=== Exercise ===
Set down, in full, every record in the block.
# Information provided start
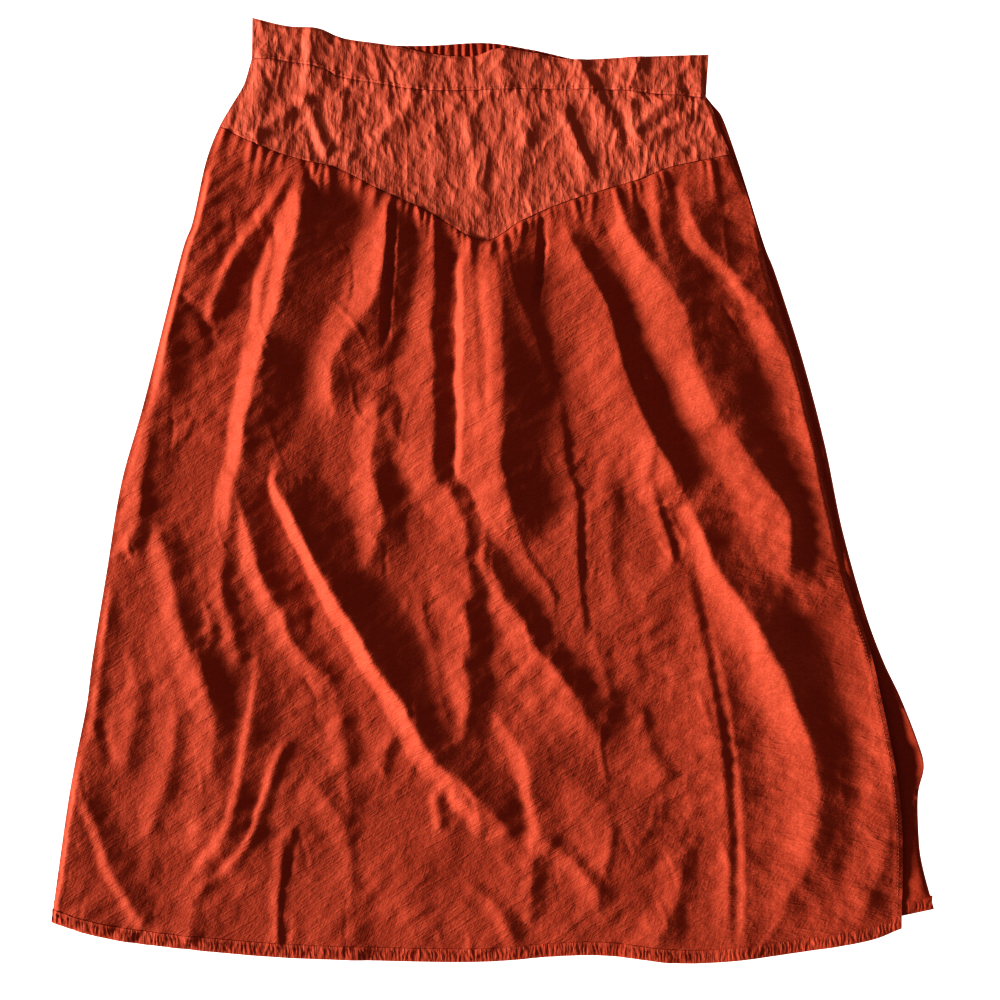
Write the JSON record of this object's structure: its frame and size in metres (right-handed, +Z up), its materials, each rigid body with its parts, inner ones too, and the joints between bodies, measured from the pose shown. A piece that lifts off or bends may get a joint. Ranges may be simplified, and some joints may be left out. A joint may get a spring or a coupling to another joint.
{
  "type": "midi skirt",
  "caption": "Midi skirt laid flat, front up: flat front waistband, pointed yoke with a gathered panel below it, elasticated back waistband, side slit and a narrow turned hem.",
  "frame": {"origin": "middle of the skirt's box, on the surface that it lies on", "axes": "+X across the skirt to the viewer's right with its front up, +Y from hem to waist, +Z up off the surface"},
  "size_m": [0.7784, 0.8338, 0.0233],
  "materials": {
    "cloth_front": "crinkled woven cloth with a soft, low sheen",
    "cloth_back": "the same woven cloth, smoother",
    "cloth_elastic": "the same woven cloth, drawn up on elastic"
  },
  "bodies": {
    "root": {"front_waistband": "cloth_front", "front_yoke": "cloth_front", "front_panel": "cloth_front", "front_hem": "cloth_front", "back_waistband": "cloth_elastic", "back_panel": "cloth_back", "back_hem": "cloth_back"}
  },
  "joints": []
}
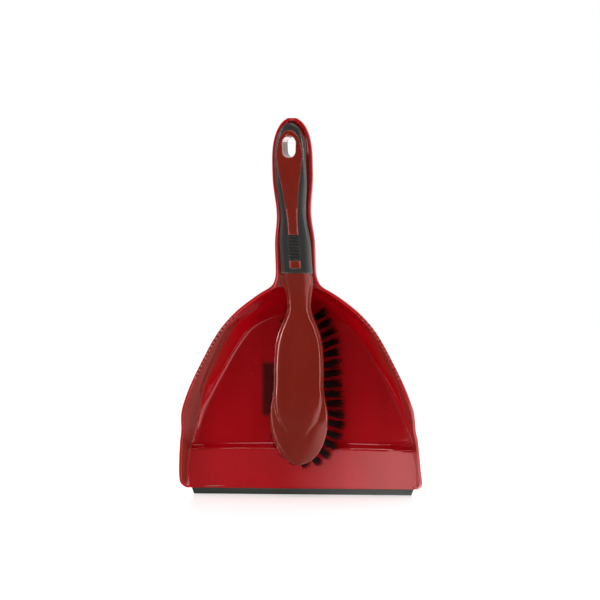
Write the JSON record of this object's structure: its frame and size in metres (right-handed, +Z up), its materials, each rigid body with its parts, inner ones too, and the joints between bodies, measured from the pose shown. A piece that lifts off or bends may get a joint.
# Information provided end
=== The output ===
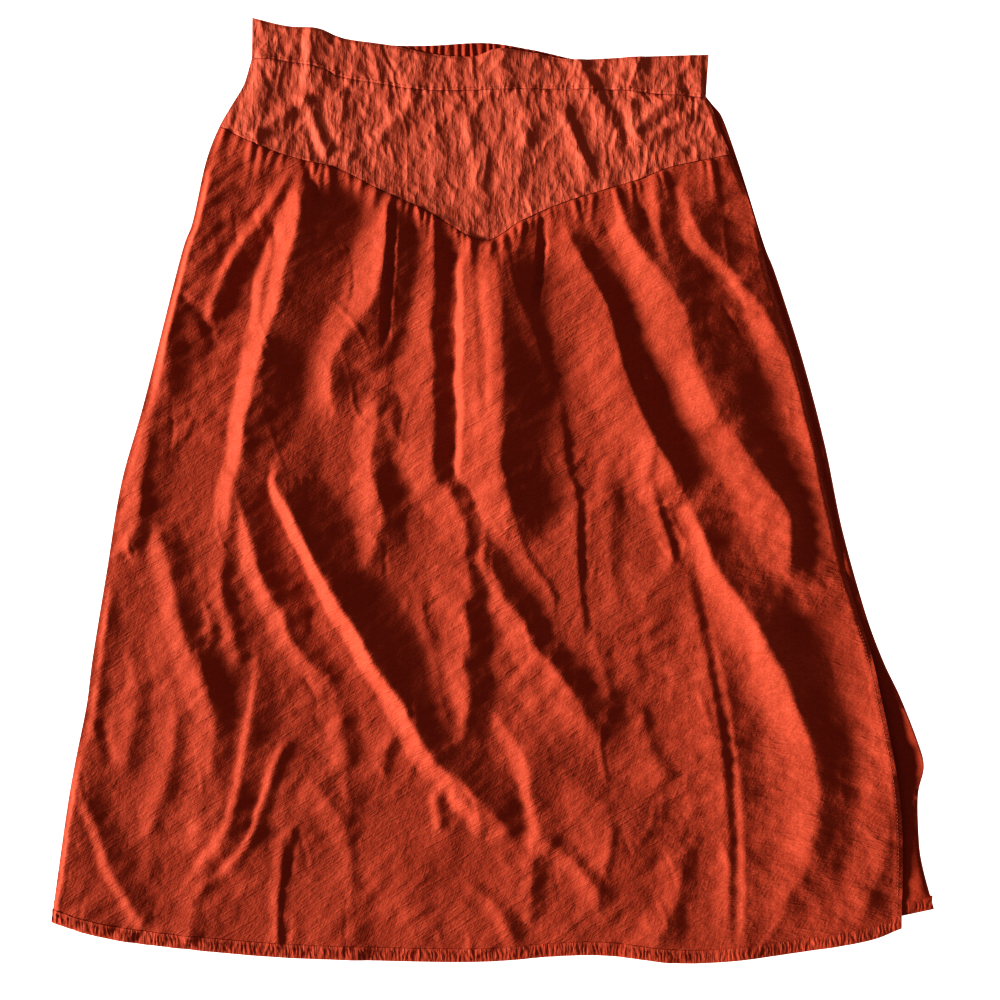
Write the JSON record of this object's structure: its frame and size in metres (right-handed, +Z up), its materials, each rigid body with its parts, inner ones too, and the joints between bodies, measured from the pose shown. A piece that lifts off or bends may get a joint. Ranges may be simplified, and some joints may be left out. A joint may get a spring or a coupling to another joint.
{
  "type": "midi skirt",
  "caption": "Midi skirt laid flat, front up: flat front waistband, pointed yoke with a gathered panel below it, elasticated back waistband, side slit and a narrow turned hem.",
  "frame": {"origin": "middle of the skirt's box, on the surface that it lies on", "axes": "+X across the skirt to the viewer's right with its front up, +Y from hem to waist, +Z up off the surface"},
  "size_m": [0.7784, 0.8338, 0.0233],
  "materials": {
    "cloth_front": "crinkled woven cloth with a soft, low sheen",
    "cloth_back": "the same woven cloth, smoother",
    "cloth_elastic": "the same woven cloth, drawn up on elastic"
  },
  "bodies": {
    "root": {"front_waistband": "cloth_front", "front_yoke": "cloth_front", "front_panel": "cloth_front", "front_hem": "cloth_front", "back_waistband": "cloth_elastic", "back_panel": "cloth_back", "back_hem": "cloth_back"}
  },
  "joints": []
}
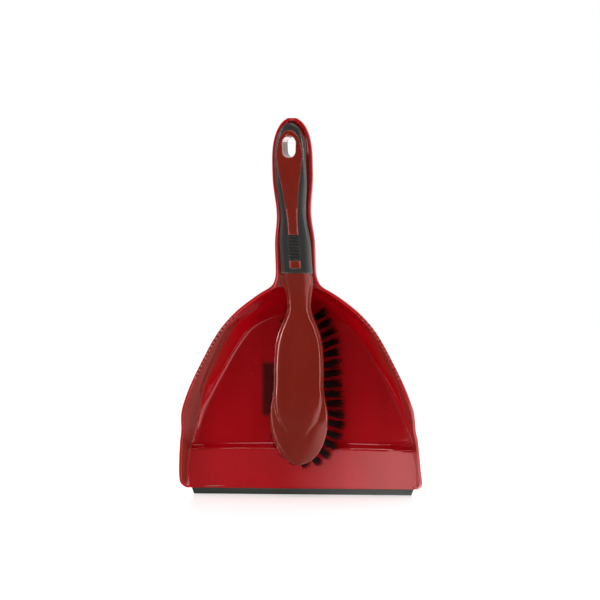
Write the JSON record of this object's structure: its frame and size in metres (right-handed, +Z up), its materials, each rigid body with its parts, inner ones too, and the joints between bodies, measured from the pose shown. A piece that lifts off or bends may get a joint.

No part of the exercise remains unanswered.